■ EXERCISE INSTRUCTIONS ■
Reproduce the lines from the one bearing "for number, (aim, lean, length)" through the one bearing "bpy.data.objects.remove(obj)", inclusive. Copy them exactly; include no other line.

■ DATA RECORDS ■
>> Start

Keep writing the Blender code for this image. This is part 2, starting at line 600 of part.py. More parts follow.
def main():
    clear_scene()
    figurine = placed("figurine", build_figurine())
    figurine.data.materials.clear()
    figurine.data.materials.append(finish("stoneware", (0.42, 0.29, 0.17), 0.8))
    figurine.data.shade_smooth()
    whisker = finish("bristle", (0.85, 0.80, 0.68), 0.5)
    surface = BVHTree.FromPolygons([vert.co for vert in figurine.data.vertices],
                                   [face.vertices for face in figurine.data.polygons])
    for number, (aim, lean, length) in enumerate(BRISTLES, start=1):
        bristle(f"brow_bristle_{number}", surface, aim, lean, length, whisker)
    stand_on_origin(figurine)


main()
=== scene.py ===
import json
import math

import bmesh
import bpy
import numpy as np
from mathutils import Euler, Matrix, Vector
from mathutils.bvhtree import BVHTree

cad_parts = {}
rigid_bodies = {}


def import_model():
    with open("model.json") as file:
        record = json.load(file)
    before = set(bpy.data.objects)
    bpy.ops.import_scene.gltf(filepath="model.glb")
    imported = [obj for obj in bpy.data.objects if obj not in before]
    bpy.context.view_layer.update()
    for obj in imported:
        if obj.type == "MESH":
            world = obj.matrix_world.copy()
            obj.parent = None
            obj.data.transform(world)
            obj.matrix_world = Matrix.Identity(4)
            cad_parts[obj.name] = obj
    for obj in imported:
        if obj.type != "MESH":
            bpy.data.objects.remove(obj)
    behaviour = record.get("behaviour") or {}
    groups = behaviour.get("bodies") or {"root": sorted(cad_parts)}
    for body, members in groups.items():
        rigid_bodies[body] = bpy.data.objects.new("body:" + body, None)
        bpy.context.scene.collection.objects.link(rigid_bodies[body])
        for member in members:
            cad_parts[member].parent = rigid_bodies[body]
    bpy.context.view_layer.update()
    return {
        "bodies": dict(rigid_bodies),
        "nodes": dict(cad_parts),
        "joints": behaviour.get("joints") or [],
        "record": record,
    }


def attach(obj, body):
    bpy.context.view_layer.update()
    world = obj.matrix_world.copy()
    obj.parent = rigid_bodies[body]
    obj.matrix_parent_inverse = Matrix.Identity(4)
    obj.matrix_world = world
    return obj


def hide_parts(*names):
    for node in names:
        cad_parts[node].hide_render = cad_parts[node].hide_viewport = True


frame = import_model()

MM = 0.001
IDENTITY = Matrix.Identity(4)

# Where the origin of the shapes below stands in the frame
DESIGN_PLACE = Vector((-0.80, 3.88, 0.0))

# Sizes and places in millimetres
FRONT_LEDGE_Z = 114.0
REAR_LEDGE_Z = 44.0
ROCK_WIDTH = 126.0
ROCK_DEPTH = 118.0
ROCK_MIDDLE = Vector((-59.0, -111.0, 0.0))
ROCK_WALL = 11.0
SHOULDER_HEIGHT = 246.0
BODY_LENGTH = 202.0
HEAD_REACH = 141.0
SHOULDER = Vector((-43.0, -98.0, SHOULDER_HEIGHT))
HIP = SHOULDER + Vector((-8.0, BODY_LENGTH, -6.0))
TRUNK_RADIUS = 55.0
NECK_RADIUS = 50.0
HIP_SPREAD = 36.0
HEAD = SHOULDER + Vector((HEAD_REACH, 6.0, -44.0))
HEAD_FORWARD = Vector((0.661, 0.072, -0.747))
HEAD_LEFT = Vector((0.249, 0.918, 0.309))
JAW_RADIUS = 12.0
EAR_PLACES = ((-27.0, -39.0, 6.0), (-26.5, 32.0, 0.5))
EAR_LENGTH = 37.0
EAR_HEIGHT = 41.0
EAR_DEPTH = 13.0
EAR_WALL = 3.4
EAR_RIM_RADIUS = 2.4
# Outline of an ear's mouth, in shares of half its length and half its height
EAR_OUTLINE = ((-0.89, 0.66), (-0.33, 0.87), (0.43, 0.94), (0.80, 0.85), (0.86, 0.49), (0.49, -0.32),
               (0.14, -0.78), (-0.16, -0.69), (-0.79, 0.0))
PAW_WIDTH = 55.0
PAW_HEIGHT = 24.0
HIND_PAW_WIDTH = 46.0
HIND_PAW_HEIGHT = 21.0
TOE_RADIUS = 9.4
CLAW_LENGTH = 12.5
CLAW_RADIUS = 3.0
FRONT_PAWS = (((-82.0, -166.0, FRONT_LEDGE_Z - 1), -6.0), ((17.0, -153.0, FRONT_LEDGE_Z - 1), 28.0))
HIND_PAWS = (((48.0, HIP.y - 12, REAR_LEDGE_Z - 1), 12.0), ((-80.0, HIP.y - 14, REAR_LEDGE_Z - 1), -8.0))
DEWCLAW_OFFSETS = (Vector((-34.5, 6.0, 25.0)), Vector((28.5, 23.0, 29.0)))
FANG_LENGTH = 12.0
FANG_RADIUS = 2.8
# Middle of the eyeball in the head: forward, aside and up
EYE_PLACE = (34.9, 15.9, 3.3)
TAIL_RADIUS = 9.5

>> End
>> Start

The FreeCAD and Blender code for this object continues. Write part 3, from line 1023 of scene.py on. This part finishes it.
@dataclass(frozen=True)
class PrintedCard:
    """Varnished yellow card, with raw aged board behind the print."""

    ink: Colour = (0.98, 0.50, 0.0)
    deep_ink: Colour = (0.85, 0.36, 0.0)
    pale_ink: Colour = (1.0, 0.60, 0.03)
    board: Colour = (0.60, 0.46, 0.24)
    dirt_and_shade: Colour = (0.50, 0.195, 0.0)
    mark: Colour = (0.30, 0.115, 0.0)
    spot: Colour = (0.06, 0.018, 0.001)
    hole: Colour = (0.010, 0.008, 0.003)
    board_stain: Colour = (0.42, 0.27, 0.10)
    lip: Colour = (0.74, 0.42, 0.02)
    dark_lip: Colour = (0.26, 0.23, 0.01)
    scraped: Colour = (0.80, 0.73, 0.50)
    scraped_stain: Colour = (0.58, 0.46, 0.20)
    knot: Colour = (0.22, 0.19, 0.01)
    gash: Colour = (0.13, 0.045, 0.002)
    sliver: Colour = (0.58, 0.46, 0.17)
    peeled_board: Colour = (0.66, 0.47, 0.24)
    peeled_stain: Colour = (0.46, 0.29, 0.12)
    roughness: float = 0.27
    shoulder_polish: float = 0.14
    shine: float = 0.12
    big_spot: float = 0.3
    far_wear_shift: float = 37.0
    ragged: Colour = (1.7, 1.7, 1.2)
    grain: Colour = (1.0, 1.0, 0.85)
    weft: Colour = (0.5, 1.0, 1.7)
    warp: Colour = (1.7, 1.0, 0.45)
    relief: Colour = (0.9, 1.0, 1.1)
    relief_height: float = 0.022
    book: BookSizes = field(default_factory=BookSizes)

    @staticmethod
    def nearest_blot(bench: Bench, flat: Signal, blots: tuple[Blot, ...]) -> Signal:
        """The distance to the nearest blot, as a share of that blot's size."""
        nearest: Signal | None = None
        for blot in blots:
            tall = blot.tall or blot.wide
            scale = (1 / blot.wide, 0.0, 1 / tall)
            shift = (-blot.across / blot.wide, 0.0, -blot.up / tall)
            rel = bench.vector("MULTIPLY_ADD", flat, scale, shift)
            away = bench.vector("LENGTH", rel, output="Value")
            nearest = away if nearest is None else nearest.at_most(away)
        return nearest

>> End
>> Start

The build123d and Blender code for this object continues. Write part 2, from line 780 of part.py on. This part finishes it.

>> End

■ PROBLEM SOLUTION ■
    for number, (aim, lean, length) in enumerate(BRISTLES, start=1):
        bristle(f"brow_bristle_{number}", surface, aim, lean, length, whisker)
    stand_on_origin(figurine)


main()
=== scene.py ===
import json
import math

import bmesh
import bpy
import numpy as np
from mathutils import Euler, Matrix, Vector
from mathutils.bvhtree import BVHTree

cad_parts = {}
rigid_bodies = {}


def import_model():
    with open("model.json") as file:
        record = json.load(file)
    before = set(bpy.data.objects)
    bpy.ops.import_scene.gltf(filepath="model.glb")
    imported = [obj for obj in bpy.data.objects if obj not in before]
    bpy.context.view_layer.update()
    for obj in imported:
        if obj.type == "MESH":
            world = obj.matrix_world.copy()
            obj.parent = None
            obj.data.transform(world)
            obj.matrix_world = Matrix.Identity(4)
            cad_parts[obj.name] = obj
    for obj in imported:
        if obj.type != "MESH":
            bpy.data.objects.remove(obj)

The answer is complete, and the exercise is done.